Would you quote the material below from its first line through the line containing "HANDLE_SLOPE = 0.8", exactly and with both ends included?

◆ ◆ ◆ ◆

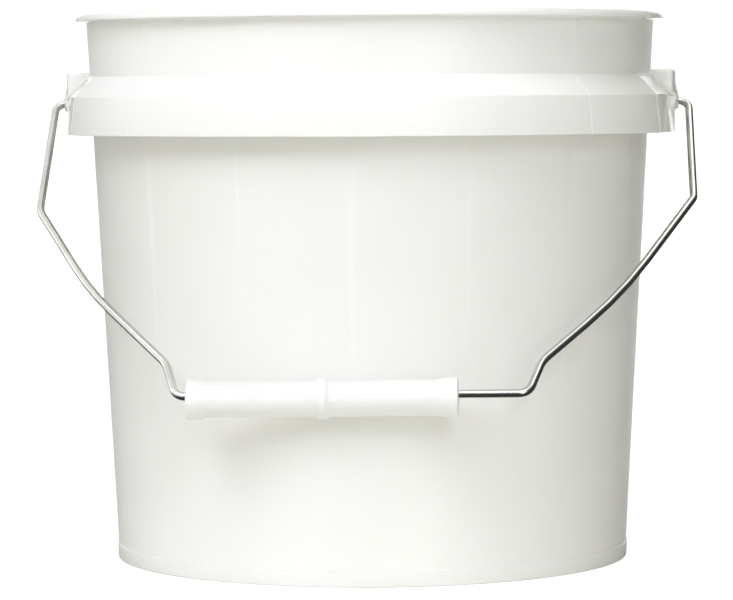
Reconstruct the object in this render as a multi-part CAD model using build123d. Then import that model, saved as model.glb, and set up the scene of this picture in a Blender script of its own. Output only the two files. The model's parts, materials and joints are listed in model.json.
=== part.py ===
from build123d import *
import math
import os

# A small moulded paint pail, in millimetres. Z is up, the pail stands on Z = 0, and its axis is Z.
# The ears are on X, and the bail hangs in front, on -Y.

# Pail wall and floor
PAIL_HEIGHT = 190.0
BASE_RADIUS = 89.2
WALL_DRAFT = 3.05
WALL = 1.7
FLOOR = 2.0
FLOOR_LIFT = 3.5
FLOOR_CORNER = 3.6
FOOT_HEIGHT = 5.4
FOOT_PROUD = 0.4
FOOT_EDGE = 0.6
GATE_RADIUS = 3.2
GATE_TIP = 1.9
GATE_DEPTH = 1.4

# Rim lip
LIP_REACH = 4.0
LIP_HEIGHT = 2.6
LIP_BEVEL = 1.3

# Hollow skirt round the wall, open below
NECK_HEIGHT = 19.0
SHOULDER_DROP = 7.0
BAND_HEIGHT = 13.0
SHOULDER_REACH = 7.15
BAND_FLARE = 1.4
SKIRT_WALL = 1.5
SKIRT_EDGE = 0.6
RIB = 1.2
RIB_LIFT = 1.6
RIB_BITE = 0.6
RIBS_PER_SIDE = 7
RIB_START = 20.0

# Ears that carry the bail
PIVOT_DROP = 2.15
EAR_PROUD = 2.1
EAR_RISE = 8.7
EAR_HALF = 8.8
EAR_ARCH = 26.0
EAR_CORNER = 0.8
EAR_WALL = 1.7
EAR_FOOT = 0.3
CHIN_DROP = 7.6
CHIN_TAPER = 1.82
KEEL_HALF = 2.8
KEEL_INSET = 0.15
KEEL_PROUD = 0.25
GUSSET_TOP_DROP = 2.0
GUSSET_TOP_OUT = 1.6
GUSSET_SPREAD = 6.7
GUSSET_DROP = 4.2
GUSSET_SINK = 2.0
GUSSET_FOOT = 0.5
GUSSET_BITE = 0.1
BOSS_HEIGHT = 0.9
BOSS_DEPTH = 1.8
BOSS_TIP = 1.05
BOSS_ROOT = 5.45
BOSS_RISE = 3.3

# Wire bail, drawn in its own plane: how far out from the middle, and how far from the pivot
WIRE = 2.7
EAR_HOLE_CLEARANCE = 0.2
HOOK_LENGTH = 6.4
HOOK_SEAT = 2.1
HOOK_BEND = 2.8
LEG_STAND = 4.45
LEG_BEND = 4.2
LEG_LEAN = 0.3
LEG_LENGTH = 50.2
KNEE_BEND = 9.0
ARM_OUT = 90.4
ARM_LENGTH = 89.0
ARM_BEND = 110.0
NECK_OUT = 63.9
NECK_LENGTH = 119.4
NECK_BEND = 11.0
HANDLE_OUT = 57.4
BAIL_REACH = 137.4
HANDLE_BEND = 4.6
BEND_STEP = 31.0
HANDLE_SLOPE = 0.8

# Plastic grip on the wire
GRIP_LENGTH = 88.4
GRIP_END_GAP = 0.5
GRIP_RADIUS = 6.2
GRIP_WALL = 1.4
FLARE_RADIUS = 7.0
FLARE_LENGTH = 3.0
FLARE_CONE = 3.6
BEAD_PROUD = 0.9
BEAD_WIDTH = 4.8
BORE_CLEARANCE = 1.15
HANG_GAP = 0.1
SPINE_WALL = 1.2
POCKET_WEB = 3.0
GRIP_RIBS = 4
GRIP_RIB = 1.0
GRIP_RIB_LIFT = 2.2
GRIP_RIB_BITE = 0.2
END_EDGE = 0.5
REST_GAP = 0.42


def wall_radius(height):
    """Outer radius of the drafted wall at a height."""
    return BASE_RADIUS + height * math.tan(math.radians(WALL_DRAFT))


def band_radius(height):
    """Outer radius of the skirt's band at a height."""
    below = (shoulder - height) / BAND_HEIGHT
    return wall_radius(shoulder) + SHOULDER_REACH + BAND_FLARE * below


# Heights and sizes that follow from those above
lip_under = PAIL_HEIGHT - LIP_HEIGHT
skirt_top = lip_under - NECK_HEIGHT
shoulder = skirt_top - SHOULDER_DROP
skirt_bottom = shoulder - BAND_HEIGHT
floor_top = FLOOR_LIFT + FLOOR
pivot_height = shoulder - PIVOT_DROP
ear_top = shoulder + EAR_RISE
ear_low = shoulder - EAR_FOOT
ear_face = wall_radius(shoulder) + SHOULDER_REACH + EAR_PROUD
wire_radius = WIRE / 2
hole_radius = wire_radius + EAR_HOLE_CLEARANCE
bore_radius = wire_radius + BORE_CLEARANCE
hang = BORE_CLEARANCE - HANG_GAP
hook_out = wall_radius(pivot_height) + HOOK_SEAT + wire_radius
leg_out = ear_face + BOSS_HEIGHT + LEG_STAND
run_out = (wall_radius(shoulder) + SHOULDER_REACH - wall_radius(skirt_top)) / SHOULDER_DROP
slope = math.tan(math.radians(HANDLE_SLOPE))


def section(points):
    """A flat face in the XZ plane through radius and height pairs."""
    corners = [(radius, 0, height) for radius, height in points]
    return make_face(Polyline(*corners, close=True))


def eased(face, point, length):
    """The face with its corner nearest to a radius and height pair bevelled."""
    place = (point[0], 0, point[1])
    corner = face.vertices().sort_by_distance(place)[0]
    return chamfer(corner, length)


def pail_shell():
    """Wall, floor, foot and rim lip, turned in one piece."""
    lip_out = wall_radius(lip_under) + LIP_REACH
    foot_out = wall_radius(0) + FOOT_PROUD
    foot_top = wall_radius(FOOT_HEIGHT)
    foot_inside = wall_radius(0) - WALL
    rim_inside = wall_radius(PAIL_HEIGHT) - WALL
    profile = section([
        (0, floor_top),
        (0, FLOOR_LIFT),
        (foot_inside, FLOOR_LIFT),
        (foot_inside, 0),
        (foot_out, 0),
        (foot_top + FOOT_PROUD, FOOT_HEIGHT),
        (foot_top, FOOT_HEIGHT),
        (wall_radius(lip_under), lip_under),
        (lip_out, lip_under),
        (lip_out, PAIL_HEIGHT),
        (rim_inside, PAIL_HEIGHT),
        (wall_radius(floor_top) - WALL, floor_top),
    ])
    profile = eased(profile, (foot_out, 0), FOOT_EDGE)
    profile = eased(profile, (lip_out, PAIL_HEIGHT), LIP_BEVEL)
    profile = eased(profile, (wall_radius(floor_top) - WALL, floor_top), FLOOR_CORNER)
    return revolve(profile, Axis.Z)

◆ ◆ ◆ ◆

- CORRECT RESPONSE -
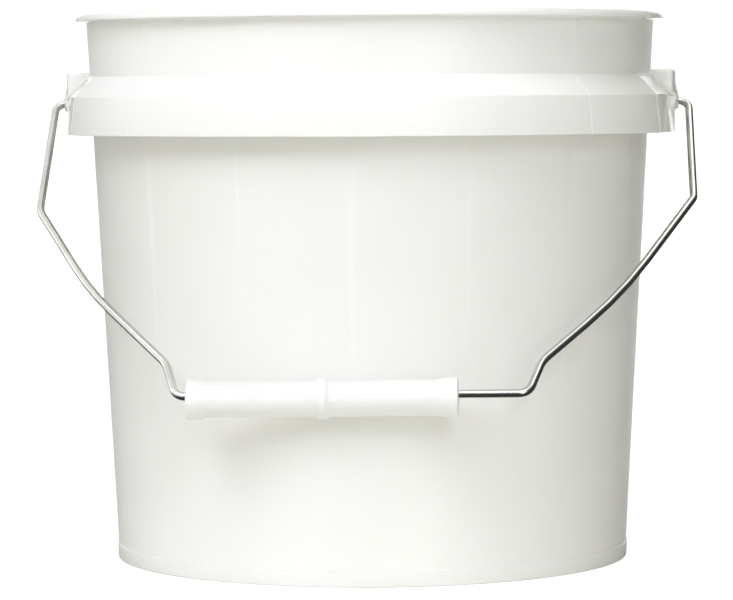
Reconstruct the object in this render as a multi-part CAD model using build123d. Then import that model, saved as model.glb, and set up the scene of this picture in a Blender script of its own. Output only the two files. The model's parts, materials and joints are listed in model.json.
=== part.py ===
from build123d import *
import math
import os

# A small moulded paint pail, in millimetres. Z is up, the pail stands on Z = 0, and its axis is Z.
# The ears are on X, and the bail hangs in front, on -Y.

# Pail wall and floor
PAIL_HEIGHT = 190.0
BASE_RADIUS = 89.2
WALL_DRAFT = 3.05
WALL = 1.7
FLOOR = 2.0
FLOOR_LIFT = 3.5
FLOOR_CORNER = 3.6
FOOT_HEIGHT = 5.4
FOOT_PROUD = 0.4
FOOT_EDGE = 0.6
GATE_RADIUS = 3.2
GATE_TIP = 1.9
GATE_DEPTH = 1.4

# Rim lip
LIP_REACH = 4.0
LIP_HEIGHT = 2.6
LIP_BEVEL = 1.3

# Hollow skirt round the wall, open below
NECK_HEIGHT = 19.0
SHOULDER_DROP = 7.0
BAND_HEIGHT = 13.0
SHOULDER_REACH = 7.15
BAND_FLARE = 1.4
SKIRT_WALL = 1.5
SKIRT_EDGE = 0.6
RIB = 1.2
RIB_LIFT = 1.6
RIB_BITE = 0.6
RIBS_PER_SIDE = 7
RIB_START = 20.0

# Ears that carry the bail
PIVOT_DROP = 2.15
EAR_PROUD = 2.1
EAR_RISE = 8.7
EAR_HALF = 8.8
EAR_ARCH = 26.0
EAR_CORNER = 0.8
EAR_WALL = 1.7
EAR_FOOT = 0.3
CHIN_DROP = 7.6
CHIN_TAPER = 1.82
KEEL_HALF = 2.8
KEEL_INSET = 0.15
KEEL_PROUD = 0.25
GUSSET_TOP_DROP = 2.0
GUSSET_TOP_OUT = 1.6
GUSSET_SPREAD = 6.7
GUSSET_DROP = 4.2
GUSSET_SINK = 2.0
GUSSET_FOOT = 0.5
GUSSET_BITE = 0.1
BOSS_HEIGHT = 0.9
BOSS_DEPTH = 1.8
BOSS_TIP = 1.05
BOSS_ROOT = 5.45
BOSS_RISE = 3.3

# Wire bail, drawn in its own plane: how far out from the middle, and how far from the pivot
WIRE = 2.7
EAR_HOLE_CLEARANCE = 0.2
HOOK_LENGTH = 6.4
HOOK_SEAT = 2.1
HOOK_BEND = 2.8
LEG_STAND = 4.45
LEG_BEND = 4.2
LEG_LEAN = 0.3
LEG_LENGTH = 50.2
KNEE_BEND = 9.0
ARM_OUT = 90.4
ARM_LENGTH = 89.0
ARM_BEND = 110.0
NECK_OUT = 63.9
NECK_LENGTH = 119.4
NECK_BEND = 11.0
HANDLE_OUT = 57.4
BAIL_REACH = 137.4
HANDLE_BEND = 4.6
BEND_STEP = 31.0
HANDLE_SLOPE = 0.8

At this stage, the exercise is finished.